In Basic Posture (December 17, 2006), I wrote:

  1. Slightly tuck your chin.
  2. Lower your shoulders.
  3. Squeeze your lats.
  4. Tuck your koshi.
  5. Slightly bend your knees.
In Basic Posture 2 (December 31, 2006), I added:
  1. Keep your elbows close to your body.
  2. Shift your weight in the direction you will move, then move.
  3. Protect your sechusen (centerline).
  4. Move as if on a tightrope.
  5. Move from place to place at a walking pace -- time your strikes and blocks to arrive when you get there.
  6. Squeeze out your air -- almost all of it, but not quite -- in synch with the timing of your strike or block.
  7. Hit on the recoil of your koshi.
  8. Recover the energy/power of the recoil for the next movement.
  9. Train to move freely in any direction.
  10. Kicks and strikes are like stabbing.
After my recent trip to Okinawa (March 30 - April 8, 2007) to visit and learn from Sensei Katsuhiko Shinzato (and his fine students), I would like to add:
  1. Keep your elbows close to your body and after a block or strike, generally return your elbows to or near the sides of your body (a little in front of that).
  2. Never punch or block directly to your sides (the side centerline of your body). You should block or strike more in line with your chest. This will give you more power and make it harder for the attacker to apply joint locks or throws.
  3. Lower your shoulders, and drop them a little extra before a block or strike.
  4. In all kata and movements, maintain the tanden/koshi alignment of the Naihanchi kata (or close to it).
  5. The rear foot in most stances is at a 90 degree angle (rather than a 45 degree angle).
  6. Maintain a hanmi body alignment.
  7. In a hanmi body alignment with a 90 degree rear foot, your stance can be narrower (even on a straight line). This makes it easier to move and also protects your centerline.
  8. Even if the upper body rotates, keep the lower body in the Naihanchi alignment. Even in kosa dachi (a crossed stance) your koshi is in the Naihanchi alignment (your koshi will be in the same direction as your front big toe).
  9. Do not be limited by the "specifics" of stances. All stances are transitions. The weight shifts throughout and even the length of the stance changes. There are no fixed stances. I only learned to appreciate this recently. I was paralyzed by the specifications of a Karate book I had practically memorized.
  10. Drop your body as you execute a block or strike. The "drop" is really like a spiral (not only in a downward direction).
  11. When you "drop" there will be a rebound. Use it.
  12. Move like a whip -- but not the end of a thin whip. The whip includes your entire body with the base at your feet (usually). Move like a thick whip.

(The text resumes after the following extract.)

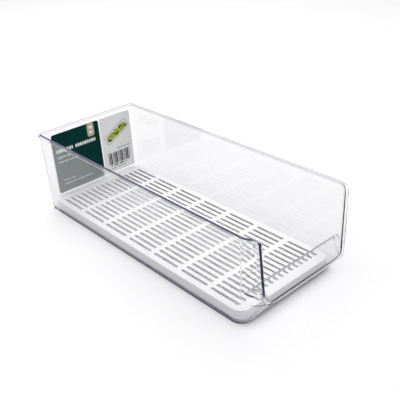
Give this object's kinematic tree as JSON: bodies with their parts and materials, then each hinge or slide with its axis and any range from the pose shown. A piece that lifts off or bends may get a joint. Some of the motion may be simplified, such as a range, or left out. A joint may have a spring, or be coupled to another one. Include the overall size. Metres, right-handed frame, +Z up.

  13. Blocks must "enter." You do not simply hit an attacking arm or leg -- you also enter toward the attacker. Your block jams in a combination of a striking and pressing manner. The block also has an osae feeling. When you block or strike in this manner, you will be very close to the attacker and able to counterattack or strike again.
  14. Osae (press) between movements. If you do not osae, you will create an opening for the attacker.
  15. Tuck your koshi. If you look at yourself in a mirror from the side, the line of your belt will show your "tuck." If your belt slants down, your koshi is probably not tucked. When your koshi is tucked, your belt will be horizontal. This is difficult to see if the student ties his or her belt too high around the waist. Then it will be horizontal even when the koshi is not tucked.
  16. Tuck your koshi when you block or strike. Before the next movement, your koshi may drop. Tuck it again when you perform the next block or strike. You can also keep your koshi loosely tucked between movements.
  17. Another way to say "tuck your koshi" is to say that "your belly button points up." My Aikido Sensei used to say the same thing!
  18. In the process of lowering your shoulders, tucking your koshi, and squeezing your lats, you can create a tension that is called "gamaku." But the name is not important -- the tension is what counts because you can use it.
  19. Delay your strikes as long as possible. When performing elbow strikes, for example, move your body and adjust your weight, holding off on throwing (or igniting) your elbow strike as long as possible. This is like the idea of a whip snapping -- the actual "crack" at the end is delayed.
  20. Overload your weight in the direction you wish to go. In the "bump" that occurs, you have an opportunity to move easily. Drop your weight and shoulder at this moment.
  21. Learn to take "neutral" body positions between techniques. In this way, you can move easily, freely and in any direction. This generally means bringing your feet together. But even with your feet together, keep your Naihanchi alignment. When you keep long stances, your directional choices are more limited.
  22. Fight sideways. Your shoulders should not be "square" to the front.
  23. Work to feel the connection between each movement. Each movement should connect to the next. There should be no "dead" spots, or places where you drop your connection. An entire kata can be done in this connected manner. But the idea is not that you could do the specific movements of a kata but rather that you could connect any movements you desire at any time. Do not go, stop, go, stop. Just go, go, go.
  24. The recoil or "reaction" of one movement can be used to generate the next movement. Don't waste it.
  25. Fully extend your blocks and strikes. If you "choke up," you will not properly penetrate (kikomi) and you will have less recoil or reaction to use.
  26. Horizontal or angular rotation of the trunk is "koshi." Vertical rotation of the trunk is "hara." Koshi gives speed, hara gives power. (I am still working on articulating this.)
  27. Your weight should not be on your heels, nor should it be on the balls of your feet either. Your weight should be naturally distributed over the soles of your feet so that you can move easily in any direction.
  28. It is much easier to move when you are already moving. A great deal of energy is required to move from a stationary position. Once you start moving, don't stop until you are completely through with whatever you are doing (including escape).
  29. There are many ways to move, depending on your body type, age, and level of skill. As such, the elements of Body Posture that you will emphasis will change as you progress and age. Generally, beginners learn to use fixed stances and move in a staccato manner. Advanced students learn to use flexible stances and to move freely in a connected matter.
  30. When returning to the formal or "ready" position at the end of a kata, you must maintain your awareness and body posture elements so that you are ready to move in an instant. The kata is not done until you complete the bow -- and even then you should remain prepared.
  31. Kicks and strikes are like stabbing -- with a sword, not a little knife.
These points are presented for your consideration and reflect what I am learning and teach in my dojo. Other styles and even other dojo in my own style might emphasize different things.

I did not make these things up (and do not claim any credit for doing so). I am very fortunate to have very fine Sensei and mentors in Karate. They in turn had very fine Sensei. We are each just a point on the great line of Karate.